Now this is where this frighteningly massive wall of text gets depressing. My childhood dog named Piper, who we've had since I was in the first grade, has symptoms that might or might not mean that she's nearing the end of her life. These symptoms include high white blood cell count and blood in her stomach. It could be an infection, but the doc thinks it's cancer. Frankly I'm not surprised, that dog is very old; she moved through two houses with us, lived with us during the 2002 Olympics that was happening downtown, she's had a very long life growing up with the family and being there when everything happened. I'd honestly prefer that she passes away knowing that she's a very good dog, one who deserves every bit of love she knows she very much is. I don't want her to not feel like herself and suffer from her discomfort having no clue how much she means to us for the 14 years she'd been in our family.

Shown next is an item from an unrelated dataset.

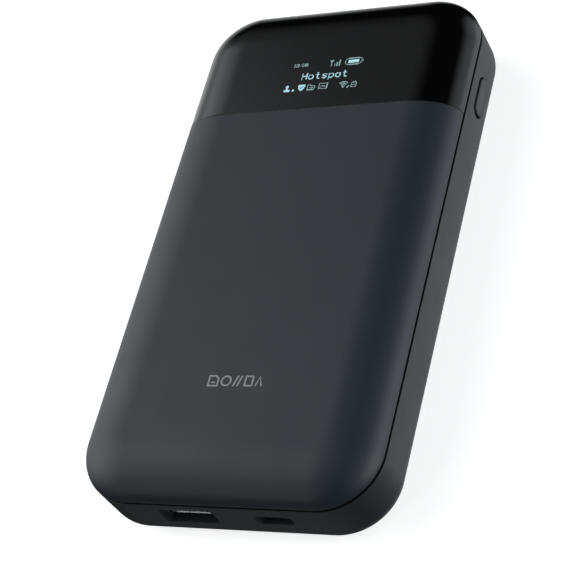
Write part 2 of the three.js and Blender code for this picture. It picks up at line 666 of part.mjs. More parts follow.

The thing is, I can't help but feel guilty. I was told to be her favorite person; I walked her the most, fed her the most, we share the same room and sometimes the same bed, and for her entire lifetime too. I heard that pets are very good for children because it helps them develop sympathy for others, and I think maybe, just maybe, Piper helped me become the person I am now, the one who wants to help others and doesn't want to see others get hurt. And yet the last time I saw piper was when I zipped her and our other dog Frodo up in the dog pack-and-play before my family and I was leaving to drop me off at college. I feel like there wan't enough closure and. Did I miss my chance to let her know how much I love her one last time? Having her die while missing me and not knowing how I think of her is something I'd always feel guilty about, and the worst part is there may be nothing I can do about it. I can't just drive 100 miles there out of the blue, I've always had bad luck with timing and I scared it will be another situation. We're taking it one day at a time and we have no clue when she might pass. I should probably plan on coming home and visit sooner rather than later.
FA+

You'll totally make it to Eurofurence if that's your goal. I've contented myself with anthrocon because Europe is a bit expensive. But a lot of people go to Europe just for fun in their lifetime. So it's certainly not unfeasible, if planned as a part larger vacation where you spend a few weeks over there and go to the convention, it would be totally worth it.